A quiet week this week, so I thought I would describe a typical day spent on Po Toi in late November.
Wednesday 23rd November.
A beautiful day, warm, some afternoon sun, a great day to be alone on the island. Not quite alone, another eight residents as well as me this week, reassuring but rarely seen.
Up at 4.30am, I spent the first hour working on my computer, accompanied by a flask of tea made the night before and a large furry brown spider on the wall opposite. These spiders don’t seem to bite so I was quite happy to leave it there. A wash and a five-minute breakfast of bacon and eggs and I left the house at 6.40am. My neighbours had already left in their small boat to set their fishing nets for the day.
It’s a myth that birds start at dawn. Most birds on Po Toi don’t start moving until they can see where they are going, which is usually at least 30 minutes after first light. One exception is thrushes and the first birds up were a flock of five Blackbirds in the tallest trees below the school. These trees are one of the best places to see birds either just arrived on Po Toi or simply looking around, they have a great view from up there.
The first area I go to is always the south Peninsular, often the arrival area for new migrants and a good place to start the day. Today just the usual wintering birds, Blue Rock Thrush, Zitting and Bright-capped Cisticolas, Plain Prinia and Richard’s Pipit (but the next day, a newly arrived Yellow-browed Bunting on the rocks). On the way back, the first flocks of migrant Japanese White-eye arrived for the winter and the first Russet Bush Warbler calling. I get these photos of it later in the day.
A Siberian Rubythroat calls just behind me as I stand on a gravesite looking out over the old ricefield valley and a few Oriental Turtle Doves fly around. These birds come to Po Toi every November to moult, at times becoming flightless and easy targets for snakes and rats. This year there are far fewer than normal.
I can hear and occasionally see Japanese Thrush as they fly through the tree tops and a pair of Fork-tailed Sunbirds are in the flowering bushes next to the sister’s café. Up Pigeon Lane to the gravesites, three Chestnut Buntings
with a Red-flanked Blue-tail and on the way back I see three finches in the distance, one with white shoulder markings – Brambling? I don’t see them again. But I do hear the first Brownish-flanked Bush Warbler of autumn ticking away, with the first of three Mountain Tailorbirds and five Stub-tailed Warblers heard calling.

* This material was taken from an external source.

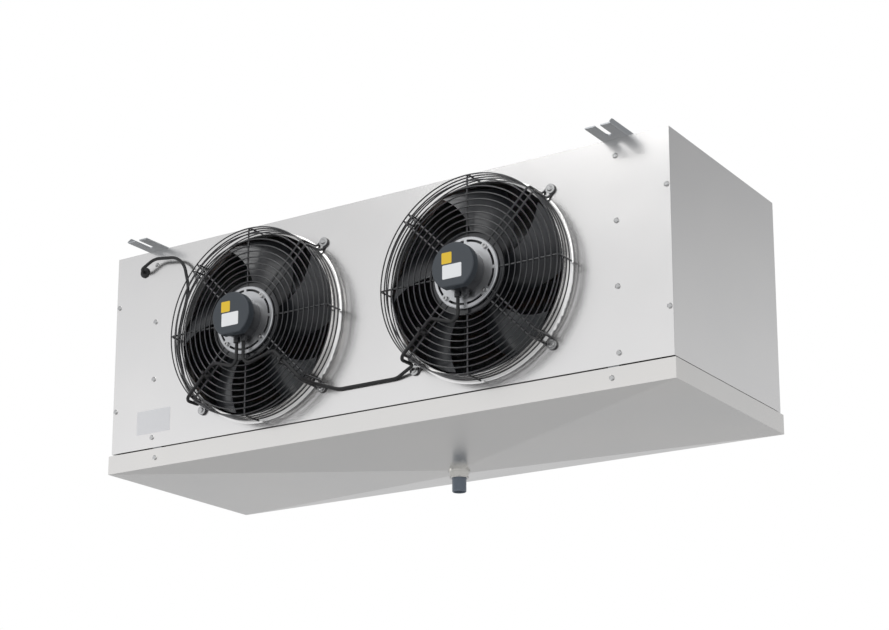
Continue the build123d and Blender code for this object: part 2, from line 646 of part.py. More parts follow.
# ---- fan guard --------------------------------------------------------------------------
def bent_wire(outline, bends, offset, wire):
    """A wire bent in the (radius, y) plane: its side outline, with the bends rounded."""
    bar = extrude(make_face(Polyline(*outline, close=True)), wire)
    for (r, y), radius in bends:
        edges = bar.edges().filter_by(Axis.Z)
        corner = edges.sort_by(lambda e: abs(e.center().X - r) + abs(e.center().Y - y))[0]
        bar = fillet(corner, radius)
    return Pos(0, 0, offset - wire / 2) * bar


def guard_arm(degrees):
    """One double-wire arm: out behind the rings, back down the side and round its screw."""
    half = ARM_WIRE / 2
    start, outside, inside = PLATE_BORE + 2, ARM_RADIUS + half, ARM_RADIUS - half
    front, back, foot = ARM_Y - half, ARM_Y + half, FRONT - ARM_WIRE
    outline = [
        (start, front),
        (outside, front),
        (outside, foot),
        (FOOT_RADIUS, foot),
        (FOOT_RADIUS, FRONT),
        (inside + 6, FRONT),
        (inside, FRONT - 4),
        (inside, back),
        (start, back),
    ]
    bends = [((outside, front), ARM_BEND + half), ((inside, back), ARM_BEND - half), ((outside, foot), 4)]
    wire = bent_wire(outline, bends, ARM_SPREAD, ARM_WIRE)
    loop = rod_y(ARM_SPREAD + half, FOOT_RADIUS, foot, FRONT, 0)
    loop -= rod_y(ARM_SPREAD - half, FOOT_RADIUS, foot - 1, FRONT + 1, 0)
    loop &= block(FOOT_RADIUS, FOOT_RADIUS + 20, foot, FRONT, -20, 20)
    return spun(wire + mirror(wire, about=Plane.XY) + loop, degrees)


def guard_spoke(degrees):
    """One single spoke behind the rings, bent back over the side rings."""
    half = SPOKE_WIRE / 2
    end = GUARD_Y + SIDE_RING_COUNT * SIDE_RING_STEP + RING_WIRE + 1
    start, outside, inside = PLATE_BORE + 2, SPOKE_RADIUS + half, SPOKE_RADIUS - half
    front, back = SPOKE_Y - half, SPOKE_Y + half
    outline = [(start, front), (outside, front), (outside, end), (inside, end), (inside, back), (start, back)]
    bends = [((outside, front), ARM_BEND + half), ((inside, back), ARM_BEND - half)]
    return spun(bent_wire(outline, bends, 0, SPOKE_WIRE), degrees)


def fan_guard():
    """Wire guard: front rings, side rings, four spokes and four double-wire arms."""
    guard = None
    pitch = (GUARD_RADIUS - INNER_RING_RADIUS) / (RING_COUNT - 1)
    pieces = [ring(INNER_RING_RADIUS + i * pitch, RING_WIRE, GUARD_Y) for i in range(RING_COUNT)]
    pieces += [
        ring(GUARD_RADIUS, RING_WIRE, GUARD_Y + i * SIDE_RING_STEP)
        for i in range(1, SIDE_RING_COUNT + 1)
    ]
    pieces += [guard_arm(a) for a in ARM_ANGLES]
    pieces += [guard_spoke(a) for a in SPOKE_ANGLES]
    pieces.append(inner_plate())
    guard = pieces[0]
    for piece in pieces[1:]:
        guard += piece
    return guard


def inner_plate():
    """Pressed ring at the guard's middle, behind its wires, that the motor is bolted to."""
    y = ARM_Y
    plate = turned([
        (PLATE_BORE, y),
        (INNER_RING_RADIUS + 1, y),
        (INNER_RING_RADIUS + 1, y + ARM_WIRE / 2),
        (PLATE_BORE, y + ARM_WIRE / 2),
    ])
    for a in ARM_ANGLES:
        plate -= spun(rod_y(2.5, FLANGE_BOLT_RADIUS, y - 1, y + 5, 0), a)
    return plate


def guard_screws(x):
    """Screws and washers that hold the guard's feet to the panel."""
    pieces = []
    for px, _, pz in guard_screw_places(x):
        y = FRONT - ARM_WIRE
        screw = pan_head(px, y - WASHER, pz, ARM_WIRE + WASHER + SHEET + 8)
        pieces.append(screw + rod_y(WASHER_RADIUS, px, y - WASHER, y, pz))
    return pieces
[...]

I flush a White’s Thrush near the Upper School and suddenly hear the jingle-jangle call of an Ashy Minivet in the tall trees, just arrived and looking for others to join. It spends just five minutes on Po Toi before flying off high to the south-west. Then I’m back home for an alfresco lunch (bacon and eggs again, this time with an English sausage) and half an hour sleep in the chair outside.
The afternoon is always quiet at this time of the year, birds seem programmed to sleep in preparation for a migration flight that night. I decide to go to the Temple to look for the finches, no luck, but a calling Arctic Warbler, the first for three weeks, takes me by surprise. I’ve had two previous late November Arctic Warblers, in 2008 and 2009, but this time I record the call in case it can be identified within the new Arctic Warbler complex.
A final look around shows a pair of Tristram’s Buntings at the sister’s café and a White-breasted Waterhen in the lagoon, a regular November migrant on Po Toi
and I’m back home by 5pm for a cold beer, dinner (tinned meat and potato) with a glass or two of wine, putting the day’s records on the computer and sleep by 9pm.
Today, just 29 non-resident species. I have an ‘expected number’ for every day of the year based on past numbers and for 23rd November the expected number is 36. This autumn has been poor for species numbers, no strong north winds to bring the birds in. But the day counts of common species was quite high, Dusky Warbler at eleven, Yellow-browed at fourteen and Pallas’s at seven are all good day counts.
Not a great day for birds but a great day to be there on Po Toi.